- [What this task involves]: Write each line out again exactly as written.

[Start of Dataset content]

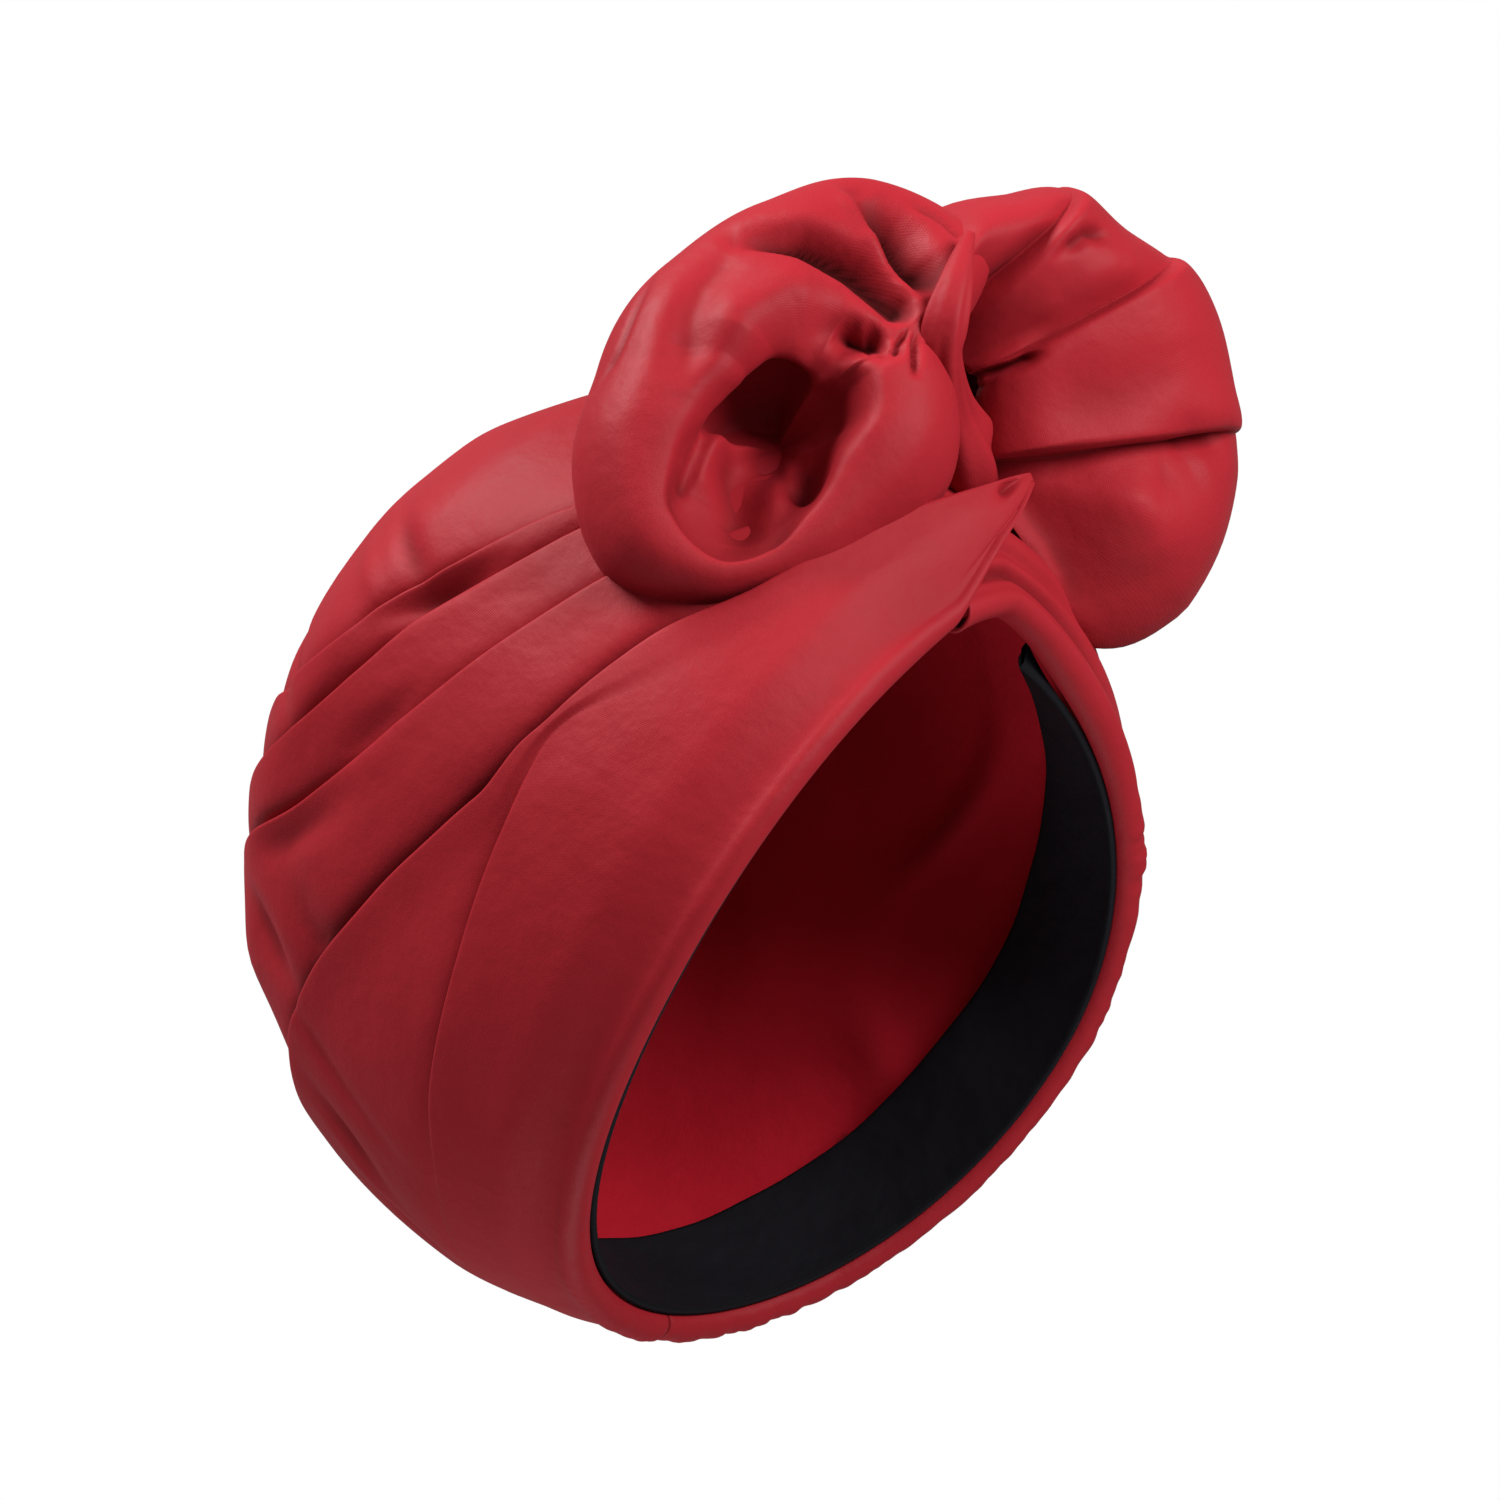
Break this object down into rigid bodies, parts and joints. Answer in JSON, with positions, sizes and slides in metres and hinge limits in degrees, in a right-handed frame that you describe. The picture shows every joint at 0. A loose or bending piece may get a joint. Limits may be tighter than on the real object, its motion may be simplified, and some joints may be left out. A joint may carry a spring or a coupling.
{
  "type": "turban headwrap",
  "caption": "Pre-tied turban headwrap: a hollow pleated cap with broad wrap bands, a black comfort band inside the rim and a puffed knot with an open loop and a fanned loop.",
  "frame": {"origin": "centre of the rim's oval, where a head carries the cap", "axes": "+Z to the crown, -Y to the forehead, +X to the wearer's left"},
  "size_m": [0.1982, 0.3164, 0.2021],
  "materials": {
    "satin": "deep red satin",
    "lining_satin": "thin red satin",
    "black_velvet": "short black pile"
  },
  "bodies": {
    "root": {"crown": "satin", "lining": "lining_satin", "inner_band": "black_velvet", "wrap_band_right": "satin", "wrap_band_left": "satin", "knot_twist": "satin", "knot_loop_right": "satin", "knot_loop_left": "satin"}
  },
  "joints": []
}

[End of Dataset content]

- [Complete output]:
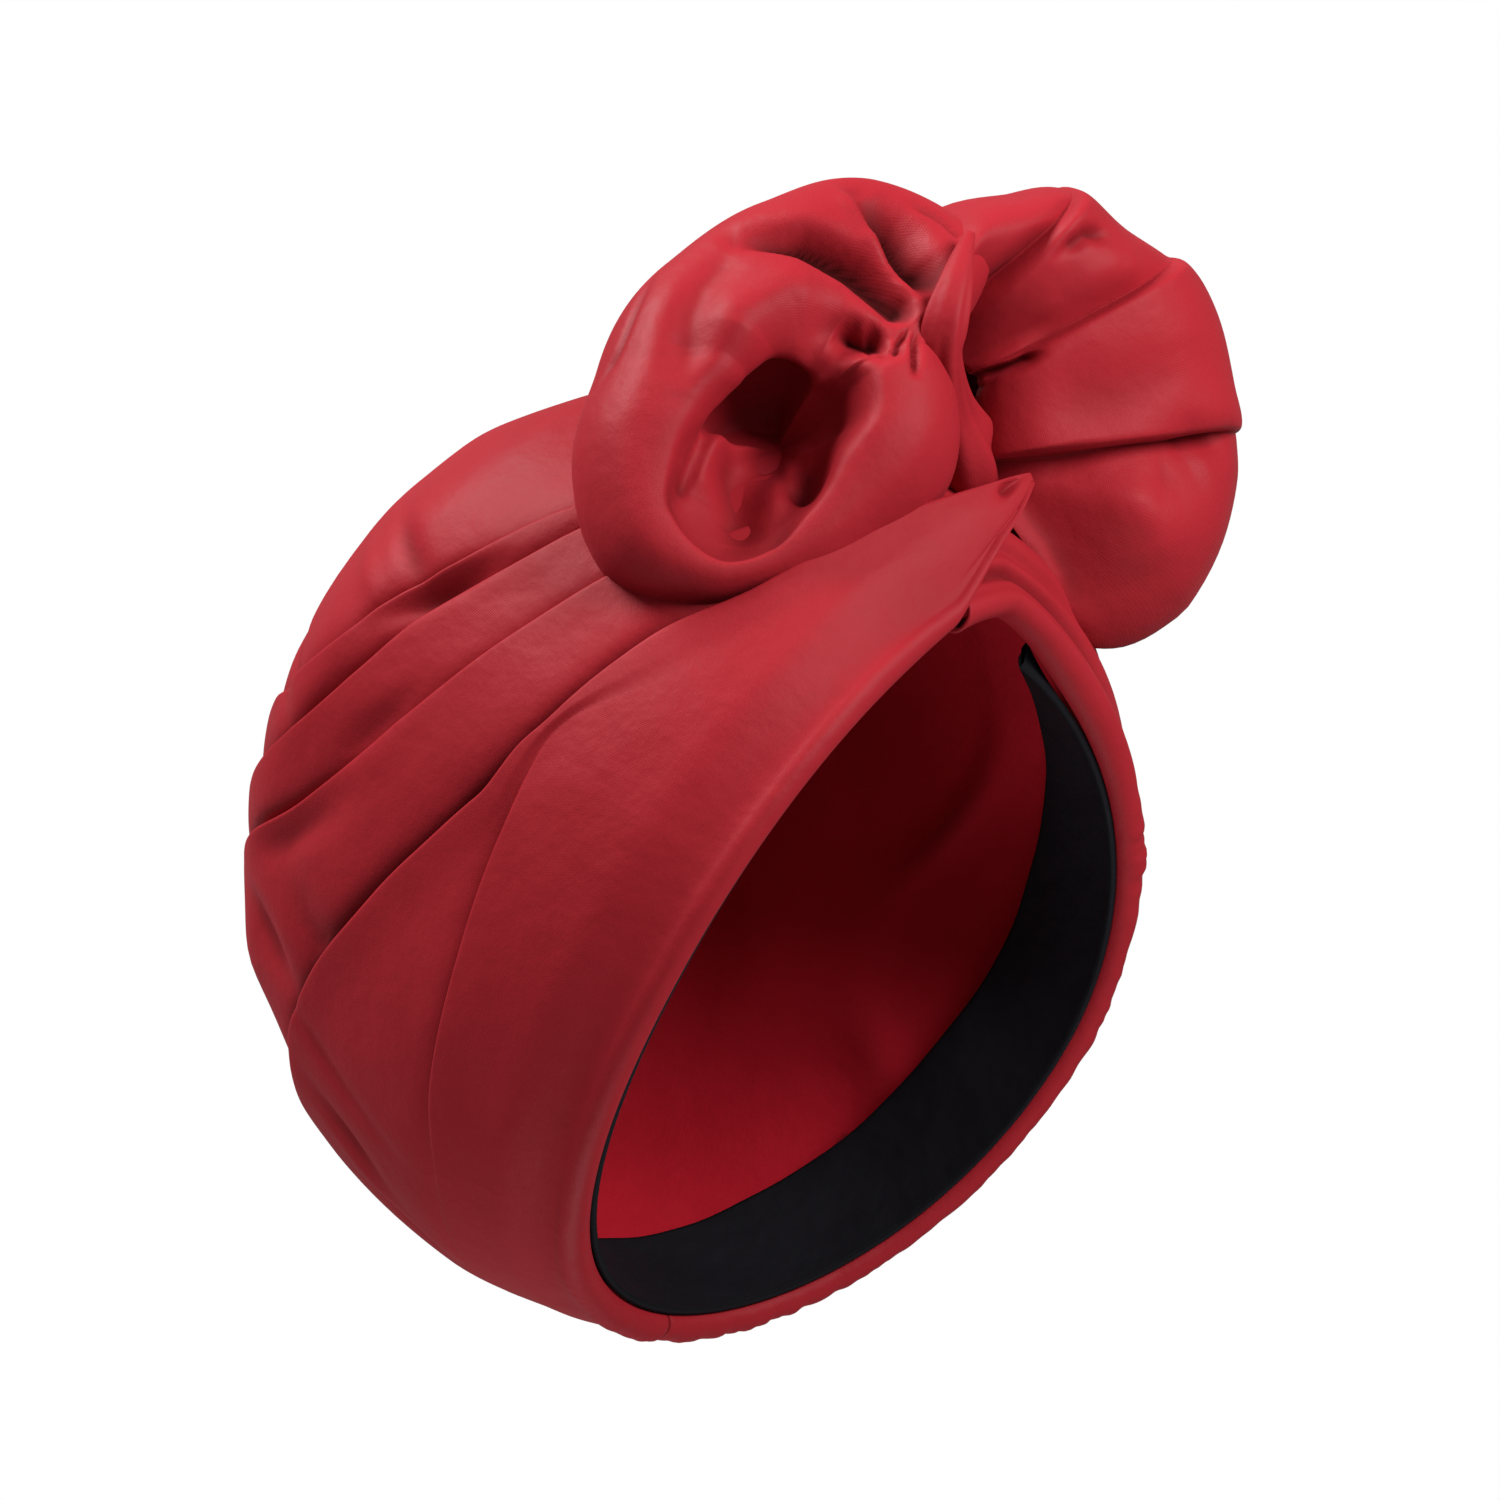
Break this object down into rigid bodies, parts and joints. Answer in JSON, with positions, sizes and slides in metres and hinge limits in degrees, in a right-handed frame that you describe. The picture shows every joint at 0. A loose or bending piece may get a joint. Limits may be tighter than on the real object, its motion may be simplified, and some joints may be left out. A joint may carry a spring or a coupling.
{
  "type": "turban headwrap",
  "caption": "Pre-tied turban headwrap: a hollow pleated cap with broad wrap bands, a black comfort band inside the rim and a puffed knot with an open loop and a fanned loop.",
  "frame": {"origin": "centre of the rim's oval, where a head carries the cap", "axes": "+Z to the crown, -Y to the forehead, +X to the wearer's left"},
  "size_m": [0.1982, 0.3164, 0.2021],
  "materials": {
    "satin": "deep red satin",
    "lining_satin": "thin red satin",
    "black_velvet": "short black pile"
  },
  "bodies": {
    "root": {"crown": "satin", "lining": "lining_satin", "inner_band": "black_velvet", "wrap_band_right": "satin", "wrap_band_left": "satin", "knot_twist": "satin", "knot_loop_right": "satin", "knot_loop_left": "satin"}
  },
  "joints": []
}